- WHAT NEEDS TO BE DONE:
In the entries below, find the lines with the word "that" and copy them.

>> START

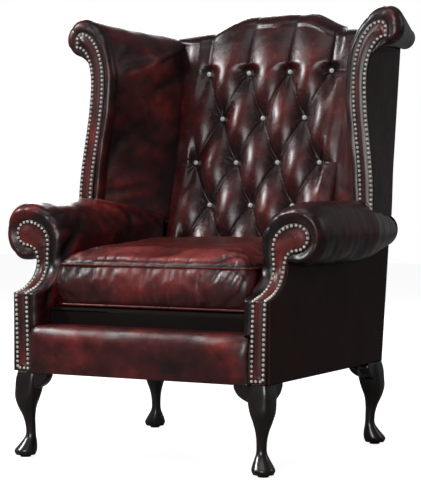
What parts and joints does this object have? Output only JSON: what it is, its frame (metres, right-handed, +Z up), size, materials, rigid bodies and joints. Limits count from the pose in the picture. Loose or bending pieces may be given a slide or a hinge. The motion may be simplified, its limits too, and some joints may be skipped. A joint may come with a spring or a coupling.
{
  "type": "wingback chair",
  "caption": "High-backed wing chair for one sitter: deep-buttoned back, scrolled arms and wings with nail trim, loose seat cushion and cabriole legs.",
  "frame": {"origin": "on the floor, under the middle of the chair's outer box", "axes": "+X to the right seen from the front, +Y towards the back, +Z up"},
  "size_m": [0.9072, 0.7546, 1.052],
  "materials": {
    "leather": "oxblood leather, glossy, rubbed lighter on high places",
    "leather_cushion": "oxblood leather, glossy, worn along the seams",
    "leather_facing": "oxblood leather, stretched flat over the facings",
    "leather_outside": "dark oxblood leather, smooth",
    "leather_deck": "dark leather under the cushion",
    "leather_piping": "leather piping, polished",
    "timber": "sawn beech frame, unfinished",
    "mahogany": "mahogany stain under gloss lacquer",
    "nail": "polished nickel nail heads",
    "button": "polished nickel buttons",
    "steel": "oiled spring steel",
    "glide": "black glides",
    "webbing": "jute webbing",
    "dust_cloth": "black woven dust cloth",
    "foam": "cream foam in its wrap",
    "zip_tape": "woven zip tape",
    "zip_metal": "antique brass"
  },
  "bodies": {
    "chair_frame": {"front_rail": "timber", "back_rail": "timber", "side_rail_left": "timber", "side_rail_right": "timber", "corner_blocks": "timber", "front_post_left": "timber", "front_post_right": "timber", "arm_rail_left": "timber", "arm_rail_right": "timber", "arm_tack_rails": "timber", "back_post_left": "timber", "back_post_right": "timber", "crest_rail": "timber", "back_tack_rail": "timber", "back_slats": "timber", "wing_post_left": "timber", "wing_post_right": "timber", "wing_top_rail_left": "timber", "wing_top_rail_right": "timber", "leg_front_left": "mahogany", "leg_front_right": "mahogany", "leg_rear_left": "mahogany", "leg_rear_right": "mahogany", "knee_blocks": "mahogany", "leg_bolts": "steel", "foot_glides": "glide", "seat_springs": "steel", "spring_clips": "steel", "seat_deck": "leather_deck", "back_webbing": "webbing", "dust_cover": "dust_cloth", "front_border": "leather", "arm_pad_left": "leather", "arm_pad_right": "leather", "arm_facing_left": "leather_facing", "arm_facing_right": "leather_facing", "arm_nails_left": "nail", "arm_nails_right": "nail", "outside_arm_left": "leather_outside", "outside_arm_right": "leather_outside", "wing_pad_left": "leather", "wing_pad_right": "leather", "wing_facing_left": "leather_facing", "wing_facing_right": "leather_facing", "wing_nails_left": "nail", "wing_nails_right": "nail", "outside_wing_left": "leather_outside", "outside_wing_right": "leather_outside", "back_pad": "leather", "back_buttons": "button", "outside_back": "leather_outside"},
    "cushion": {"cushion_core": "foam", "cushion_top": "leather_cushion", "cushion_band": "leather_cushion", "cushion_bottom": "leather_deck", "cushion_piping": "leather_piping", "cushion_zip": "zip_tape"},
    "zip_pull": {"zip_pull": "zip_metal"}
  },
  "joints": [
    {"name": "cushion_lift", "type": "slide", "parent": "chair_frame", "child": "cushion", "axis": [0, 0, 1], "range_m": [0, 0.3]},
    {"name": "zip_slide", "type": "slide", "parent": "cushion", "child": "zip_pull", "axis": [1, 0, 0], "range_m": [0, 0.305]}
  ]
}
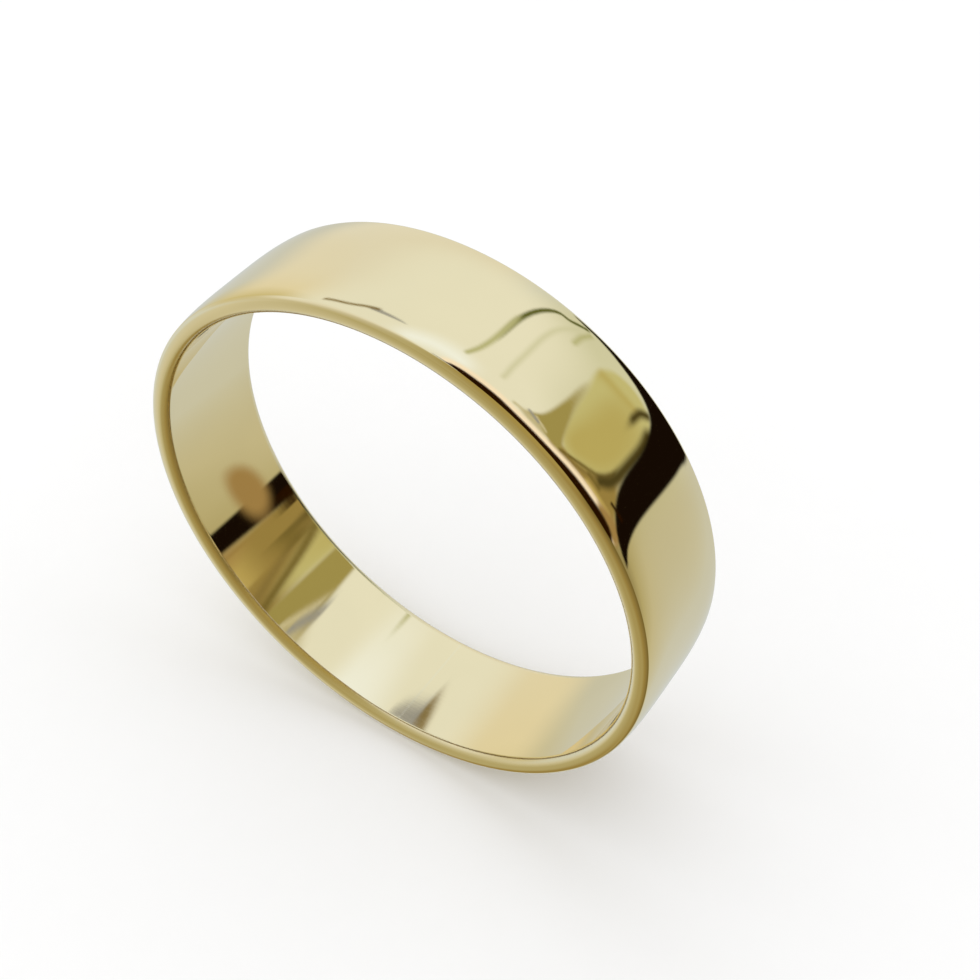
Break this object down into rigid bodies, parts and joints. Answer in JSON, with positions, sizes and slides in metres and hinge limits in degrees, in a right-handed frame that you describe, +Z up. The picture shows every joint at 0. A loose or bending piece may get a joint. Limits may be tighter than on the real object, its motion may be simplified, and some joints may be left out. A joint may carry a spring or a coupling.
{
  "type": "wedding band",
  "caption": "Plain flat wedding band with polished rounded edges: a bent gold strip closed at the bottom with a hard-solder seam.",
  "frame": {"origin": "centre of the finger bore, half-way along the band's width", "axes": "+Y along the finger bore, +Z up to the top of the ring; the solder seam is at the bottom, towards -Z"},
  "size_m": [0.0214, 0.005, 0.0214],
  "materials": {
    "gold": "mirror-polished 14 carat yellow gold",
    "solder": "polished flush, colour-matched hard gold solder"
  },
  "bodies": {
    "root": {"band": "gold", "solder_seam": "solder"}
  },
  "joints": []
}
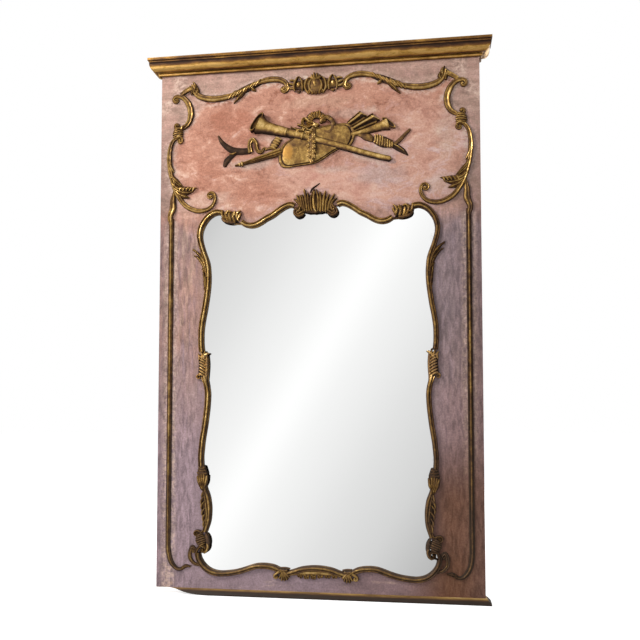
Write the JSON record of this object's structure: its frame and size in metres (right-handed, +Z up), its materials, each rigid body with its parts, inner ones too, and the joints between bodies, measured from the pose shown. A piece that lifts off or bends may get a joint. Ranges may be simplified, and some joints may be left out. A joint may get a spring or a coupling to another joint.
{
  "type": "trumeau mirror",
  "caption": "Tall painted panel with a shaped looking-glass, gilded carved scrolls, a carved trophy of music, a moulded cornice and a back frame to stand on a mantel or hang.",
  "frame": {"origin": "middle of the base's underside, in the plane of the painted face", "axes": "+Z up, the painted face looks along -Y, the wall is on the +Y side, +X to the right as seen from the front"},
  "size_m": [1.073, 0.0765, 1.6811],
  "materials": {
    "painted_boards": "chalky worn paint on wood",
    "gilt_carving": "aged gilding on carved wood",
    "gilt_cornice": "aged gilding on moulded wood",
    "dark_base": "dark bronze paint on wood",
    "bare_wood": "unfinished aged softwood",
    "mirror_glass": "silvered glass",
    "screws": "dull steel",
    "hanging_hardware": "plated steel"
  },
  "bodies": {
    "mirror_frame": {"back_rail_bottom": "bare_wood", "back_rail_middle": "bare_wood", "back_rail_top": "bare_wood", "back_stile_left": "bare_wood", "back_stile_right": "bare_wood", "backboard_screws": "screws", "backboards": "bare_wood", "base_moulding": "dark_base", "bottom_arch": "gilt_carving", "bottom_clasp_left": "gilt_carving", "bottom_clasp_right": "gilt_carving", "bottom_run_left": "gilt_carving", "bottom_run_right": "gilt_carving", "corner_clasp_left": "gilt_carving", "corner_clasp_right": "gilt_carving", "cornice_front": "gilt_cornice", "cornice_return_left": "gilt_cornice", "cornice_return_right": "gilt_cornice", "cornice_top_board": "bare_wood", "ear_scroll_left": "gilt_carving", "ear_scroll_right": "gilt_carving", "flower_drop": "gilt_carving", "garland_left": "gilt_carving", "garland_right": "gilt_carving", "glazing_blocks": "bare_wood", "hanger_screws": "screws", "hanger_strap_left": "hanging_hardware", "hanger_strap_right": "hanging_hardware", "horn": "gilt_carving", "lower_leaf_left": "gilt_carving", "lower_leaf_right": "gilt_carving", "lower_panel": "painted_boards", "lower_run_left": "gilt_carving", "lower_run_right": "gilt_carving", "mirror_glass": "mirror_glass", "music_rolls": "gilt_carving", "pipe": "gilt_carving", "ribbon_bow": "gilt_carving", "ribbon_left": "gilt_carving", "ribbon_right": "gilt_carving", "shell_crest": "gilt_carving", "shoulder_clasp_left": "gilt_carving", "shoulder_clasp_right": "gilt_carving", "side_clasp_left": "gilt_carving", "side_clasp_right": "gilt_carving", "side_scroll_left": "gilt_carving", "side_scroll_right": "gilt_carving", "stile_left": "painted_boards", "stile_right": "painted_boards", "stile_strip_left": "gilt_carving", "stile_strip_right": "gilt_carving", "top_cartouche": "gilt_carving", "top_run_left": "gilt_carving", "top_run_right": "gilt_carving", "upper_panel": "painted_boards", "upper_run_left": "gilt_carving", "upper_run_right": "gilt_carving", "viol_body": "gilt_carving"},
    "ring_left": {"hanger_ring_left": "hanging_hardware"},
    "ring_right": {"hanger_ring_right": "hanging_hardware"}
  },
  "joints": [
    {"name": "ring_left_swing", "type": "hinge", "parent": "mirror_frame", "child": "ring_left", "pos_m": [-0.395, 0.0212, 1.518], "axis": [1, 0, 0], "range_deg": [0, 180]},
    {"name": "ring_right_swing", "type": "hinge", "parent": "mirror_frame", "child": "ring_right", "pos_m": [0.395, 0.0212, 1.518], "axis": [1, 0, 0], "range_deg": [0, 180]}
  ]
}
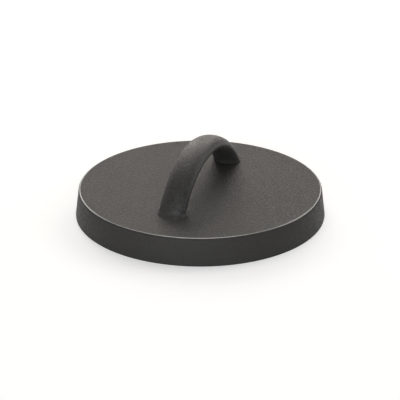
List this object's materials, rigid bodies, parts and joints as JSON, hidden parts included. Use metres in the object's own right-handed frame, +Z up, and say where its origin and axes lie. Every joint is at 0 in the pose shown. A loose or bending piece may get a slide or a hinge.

>> END

- FINAL RESULT:
Break this object down into rigid bodies, parts and joints. Answer in JSON, with positions, sizes and slides in metres and hinge limits in degrees, in a right-handed frame that you describe, +Z up. The picture shows every joint at 0. A loose or bending piece may get a joint. Limits may be tighter than on the real object, its motion may be simplified, and some joints may be left out. A joint may carry a spring or a coupling.
Write the JSON record of this object's structure: its frame and size in metres (right-handed, +Z up), its materials, each rigid body with its parts, inner ones too, and the joints between bodies, measured from the pose shown. A piece that lifts off or bends may get a joint. Ranges may be simplified, and some joints may be left out. A joint may get a spring or a coupling to another joint.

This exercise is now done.